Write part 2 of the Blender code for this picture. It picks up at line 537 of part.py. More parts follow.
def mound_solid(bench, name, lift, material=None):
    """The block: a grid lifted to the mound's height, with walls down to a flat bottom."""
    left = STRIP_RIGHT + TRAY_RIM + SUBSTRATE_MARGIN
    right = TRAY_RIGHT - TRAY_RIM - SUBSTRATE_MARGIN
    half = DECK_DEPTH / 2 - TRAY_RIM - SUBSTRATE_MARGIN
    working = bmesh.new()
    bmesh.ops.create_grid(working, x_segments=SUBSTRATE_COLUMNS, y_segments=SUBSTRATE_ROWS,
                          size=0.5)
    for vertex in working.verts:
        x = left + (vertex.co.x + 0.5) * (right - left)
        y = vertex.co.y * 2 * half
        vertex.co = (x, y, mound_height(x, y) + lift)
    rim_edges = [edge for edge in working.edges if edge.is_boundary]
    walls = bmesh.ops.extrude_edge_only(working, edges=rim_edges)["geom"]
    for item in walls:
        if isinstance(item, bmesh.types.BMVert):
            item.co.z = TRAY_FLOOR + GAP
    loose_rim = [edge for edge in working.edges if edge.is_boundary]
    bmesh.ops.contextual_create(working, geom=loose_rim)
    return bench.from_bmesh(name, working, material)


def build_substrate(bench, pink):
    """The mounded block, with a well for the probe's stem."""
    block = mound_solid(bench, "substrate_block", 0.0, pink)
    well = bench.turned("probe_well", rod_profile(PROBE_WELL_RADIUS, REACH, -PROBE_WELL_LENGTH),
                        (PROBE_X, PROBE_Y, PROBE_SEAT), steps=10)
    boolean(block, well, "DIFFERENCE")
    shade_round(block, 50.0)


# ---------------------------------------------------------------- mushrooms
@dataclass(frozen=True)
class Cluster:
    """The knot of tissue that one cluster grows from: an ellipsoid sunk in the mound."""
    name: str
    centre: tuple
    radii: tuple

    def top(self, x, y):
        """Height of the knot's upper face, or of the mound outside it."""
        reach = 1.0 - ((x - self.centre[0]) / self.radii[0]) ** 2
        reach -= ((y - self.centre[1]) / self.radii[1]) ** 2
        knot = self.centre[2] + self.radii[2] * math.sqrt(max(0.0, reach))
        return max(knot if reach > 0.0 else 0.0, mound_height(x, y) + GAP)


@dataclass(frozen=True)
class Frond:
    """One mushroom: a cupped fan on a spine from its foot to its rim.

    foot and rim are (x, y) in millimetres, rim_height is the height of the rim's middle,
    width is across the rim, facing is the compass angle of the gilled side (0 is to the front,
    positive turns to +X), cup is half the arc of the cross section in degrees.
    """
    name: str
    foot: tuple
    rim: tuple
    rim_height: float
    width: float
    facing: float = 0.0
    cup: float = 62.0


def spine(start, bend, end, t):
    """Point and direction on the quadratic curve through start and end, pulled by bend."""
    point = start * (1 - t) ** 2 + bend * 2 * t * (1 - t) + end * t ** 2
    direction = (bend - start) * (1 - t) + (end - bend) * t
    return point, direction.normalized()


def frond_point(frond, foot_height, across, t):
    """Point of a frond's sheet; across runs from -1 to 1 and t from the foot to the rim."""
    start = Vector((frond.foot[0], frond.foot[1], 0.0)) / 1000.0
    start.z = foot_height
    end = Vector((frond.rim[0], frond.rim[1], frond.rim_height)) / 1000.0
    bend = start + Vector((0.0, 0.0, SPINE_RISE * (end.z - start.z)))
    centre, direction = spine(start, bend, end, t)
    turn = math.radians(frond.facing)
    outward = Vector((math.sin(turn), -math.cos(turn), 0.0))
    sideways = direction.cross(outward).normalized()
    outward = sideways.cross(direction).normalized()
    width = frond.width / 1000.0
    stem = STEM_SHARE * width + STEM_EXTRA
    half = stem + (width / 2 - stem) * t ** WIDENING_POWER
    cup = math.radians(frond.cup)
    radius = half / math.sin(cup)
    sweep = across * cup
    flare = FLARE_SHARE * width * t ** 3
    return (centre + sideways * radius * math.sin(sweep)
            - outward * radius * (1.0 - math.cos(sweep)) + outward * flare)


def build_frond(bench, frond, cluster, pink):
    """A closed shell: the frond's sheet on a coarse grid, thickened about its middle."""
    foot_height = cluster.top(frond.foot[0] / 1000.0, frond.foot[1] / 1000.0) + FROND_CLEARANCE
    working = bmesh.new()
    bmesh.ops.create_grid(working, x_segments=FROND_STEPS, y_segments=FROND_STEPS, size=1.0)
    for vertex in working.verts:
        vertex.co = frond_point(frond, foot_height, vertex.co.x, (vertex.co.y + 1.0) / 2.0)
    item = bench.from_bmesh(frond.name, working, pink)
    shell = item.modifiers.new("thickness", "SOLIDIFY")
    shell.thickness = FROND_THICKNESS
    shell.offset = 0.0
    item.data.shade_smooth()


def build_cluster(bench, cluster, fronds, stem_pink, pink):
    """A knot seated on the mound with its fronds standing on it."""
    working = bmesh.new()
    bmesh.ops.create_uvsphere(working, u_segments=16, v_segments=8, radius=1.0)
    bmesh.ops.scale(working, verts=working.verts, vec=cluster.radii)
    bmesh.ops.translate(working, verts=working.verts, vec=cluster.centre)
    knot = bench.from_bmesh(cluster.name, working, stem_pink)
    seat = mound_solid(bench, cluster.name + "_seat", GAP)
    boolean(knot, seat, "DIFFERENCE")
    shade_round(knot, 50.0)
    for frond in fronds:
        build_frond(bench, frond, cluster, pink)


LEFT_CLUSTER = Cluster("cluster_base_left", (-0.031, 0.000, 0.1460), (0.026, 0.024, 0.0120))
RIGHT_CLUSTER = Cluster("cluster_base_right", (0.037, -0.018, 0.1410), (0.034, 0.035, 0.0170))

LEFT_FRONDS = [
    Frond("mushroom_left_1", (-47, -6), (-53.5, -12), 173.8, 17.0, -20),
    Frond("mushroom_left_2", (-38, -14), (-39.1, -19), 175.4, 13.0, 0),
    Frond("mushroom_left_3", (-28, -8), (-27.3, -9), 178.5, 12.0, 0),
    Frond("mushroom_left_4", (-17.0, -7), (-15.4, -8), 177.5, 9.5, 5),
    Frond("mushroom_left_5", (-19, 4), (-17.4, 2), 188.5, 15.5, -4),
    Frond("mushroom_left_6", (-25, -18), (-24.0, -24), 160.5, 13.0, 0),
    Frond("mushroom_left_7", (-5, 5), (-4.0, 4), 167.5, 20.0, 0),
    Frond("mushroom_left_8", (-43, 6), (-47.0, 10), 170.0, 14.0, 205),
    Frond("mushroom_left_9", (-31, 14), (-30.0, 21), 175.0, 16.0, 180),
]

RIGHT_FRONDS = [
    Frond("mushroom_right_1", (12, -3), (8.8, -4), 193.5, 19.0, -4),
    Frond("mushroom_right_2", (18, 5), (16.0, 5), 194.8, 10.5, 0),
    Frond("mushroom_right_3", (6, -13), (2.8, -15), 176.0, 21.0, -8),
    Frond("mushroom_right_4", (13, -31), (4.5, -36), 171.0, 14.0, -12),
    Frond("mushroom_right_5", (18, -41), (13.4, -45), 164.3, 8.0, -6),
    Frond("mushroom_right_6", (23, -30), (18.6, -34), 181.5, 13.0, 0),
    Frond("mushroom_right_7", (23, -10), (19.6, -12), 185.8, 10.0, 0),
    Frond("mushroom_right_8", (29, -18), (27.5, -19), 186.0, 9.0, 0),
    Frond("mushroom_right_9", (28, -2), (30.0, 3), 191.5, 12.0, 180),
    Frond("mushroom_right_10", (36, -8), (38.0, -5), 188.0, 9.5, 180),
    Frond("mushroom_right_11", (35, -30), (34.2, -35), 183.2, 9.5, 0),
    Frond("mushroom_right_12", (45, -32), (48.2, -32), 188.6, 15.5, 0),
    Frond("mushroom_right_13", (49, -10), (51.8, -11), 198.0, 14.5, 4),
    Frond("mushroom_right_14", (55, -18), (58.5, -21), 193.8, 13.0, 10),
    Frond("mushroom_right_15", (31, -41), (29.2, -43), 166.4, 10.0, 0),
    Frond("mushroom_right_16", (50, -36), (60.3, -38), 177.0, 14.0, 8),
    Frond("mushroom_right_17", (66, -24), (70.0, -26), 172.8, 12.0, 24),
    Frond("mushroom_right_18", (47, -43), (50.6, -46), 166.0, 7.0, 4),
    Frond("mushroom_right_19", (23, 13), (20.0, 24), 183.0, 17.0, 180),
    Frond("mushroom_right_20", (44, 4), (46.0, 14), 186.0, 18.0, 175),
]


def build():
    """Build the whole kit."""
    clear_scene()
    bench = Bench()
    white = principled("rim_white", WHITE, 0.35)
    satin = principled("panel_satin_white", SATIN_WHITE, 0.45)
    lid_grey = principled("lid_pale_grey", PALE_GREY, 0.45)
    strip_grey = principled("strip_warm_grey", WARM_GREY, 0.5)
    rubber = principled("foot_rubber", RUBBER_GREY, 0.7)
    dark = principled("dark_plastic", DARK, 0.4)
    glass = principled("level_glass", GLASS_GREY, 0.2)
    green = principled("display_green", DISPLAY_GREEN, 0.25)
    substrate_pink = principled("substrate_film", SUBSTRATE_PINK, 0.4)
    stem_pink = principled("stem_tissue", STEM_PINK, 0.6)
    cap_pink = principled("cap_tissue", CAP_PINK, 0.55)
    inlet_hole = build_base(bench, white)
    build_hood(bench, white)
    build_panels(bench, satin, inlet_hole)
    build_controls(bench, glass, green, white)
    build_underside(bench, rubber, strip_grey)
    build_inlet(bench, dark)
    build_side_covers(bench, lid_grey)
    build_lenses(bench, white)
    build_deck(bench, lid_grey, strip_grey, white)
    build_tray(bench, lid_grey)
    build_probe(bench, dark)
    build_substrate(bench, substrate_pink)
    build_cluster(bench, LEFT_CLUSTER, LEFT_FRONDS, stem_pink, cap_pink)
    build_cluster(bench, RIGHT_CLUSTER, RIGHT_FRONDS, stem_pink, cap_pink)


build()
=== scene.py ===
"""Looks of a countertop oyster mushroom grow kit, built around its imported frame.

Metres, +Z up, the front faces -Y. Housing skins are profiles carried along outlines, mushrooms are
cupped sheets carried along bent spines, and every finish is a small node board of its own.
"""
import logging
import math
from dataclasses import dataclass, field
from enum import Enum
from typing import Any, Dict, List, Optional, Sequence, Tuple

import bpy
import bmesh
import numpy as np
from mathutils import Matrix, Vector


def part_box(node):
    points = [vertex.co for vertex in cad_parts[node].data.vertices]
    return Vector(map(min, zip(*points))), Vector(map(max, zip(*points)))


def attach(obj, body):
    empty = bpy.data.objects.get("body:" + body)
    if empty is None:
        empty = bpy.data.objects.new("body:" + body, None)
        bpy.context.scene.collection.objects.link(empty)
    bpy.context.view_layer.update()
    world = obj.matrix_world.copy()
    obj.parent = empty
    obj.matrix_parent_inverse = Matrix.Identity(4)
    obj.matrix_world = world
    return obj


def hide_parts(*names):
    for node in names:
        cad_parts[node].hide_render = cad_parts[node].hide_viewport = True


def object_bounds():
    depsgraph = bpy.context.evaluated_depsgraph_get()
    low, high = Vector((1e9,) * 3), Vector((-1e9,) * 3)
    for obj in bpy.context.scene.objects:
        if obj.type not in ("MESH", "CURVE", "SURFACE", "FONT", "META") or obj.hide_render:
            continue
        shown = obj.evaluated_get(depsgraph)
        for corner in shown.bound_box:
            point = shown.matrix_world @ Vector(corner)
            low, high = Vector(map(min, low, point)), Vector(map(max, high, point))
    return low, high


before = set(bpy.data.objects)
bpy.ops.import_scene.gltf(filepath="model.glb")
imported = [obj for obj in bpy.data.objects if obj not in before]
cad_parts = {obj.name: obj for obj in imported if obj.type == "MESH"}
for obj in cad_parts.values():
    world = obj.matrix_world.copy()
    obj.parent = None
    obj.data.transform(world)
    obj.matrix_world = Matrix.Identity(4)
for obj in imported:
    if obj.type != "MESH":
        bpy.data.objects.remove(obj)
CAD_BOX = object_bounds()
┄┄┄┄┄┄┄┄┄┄
[Task requirements]
Extract exactly the run of lines beginning at the line with "build_underside(bench, rubber, strip_grey)" and ending at the line with "bpy.context.scene.collection.objects.link(empty)", including both ends and nothing beyond them.

[Output]
    build_underside(bench, rubber, strip_grey)
    build_inlet(bench, dark)
    build_side_covers(bench, lid_grey)
    build_lenses(bench, white)
    build_deck(bench, lid_grey, strip_grey, white)
    build_tray(bench, lid_grey)
    build_probe(bench, dark)
    build_substrate(bench, substrate_pink)
    build_cluster(bench, LEFT_CLUSTER, LEFT_FRONDS, stem_pink, cap_pink)
    build_cluster(bench, RIGHT_CLUSTER, RIGHT_FRONDS, stem_pink, cap_pink)


build()
=== scene.py ===
"""Looks of a countertop oyster mushroom grow kit, built around its imported frame.

Metres, +Z up, the front faces -Y. Housing skins are profiles carried along outlines, mushrooms are
cupped sheets carried along bent spines, and every finish is a small node board of its own.
"""
import logging
import math
from dataclasses import dataclass, field
from enum import Enum
from typing import Any, Dict, List, Optional, Sequence, Tuple

import bpy
import bmesh
import numpy as np
from mathutils import Matrix, Vector


def part_box(node):
    points = [vertex.co for vertex in cad_parts[node].data.vertices]
    return Vector(map(min, zip(*points))), Vector(map(max, zip(*points)))


def attach(obj, body):
    empty = bpy.data.objects.get("body:" + body)
    if empty is None:
        empty = bpy.data.objects.new("body:" + body, None)
        bpy.context.scene.collection.objects.link(empty)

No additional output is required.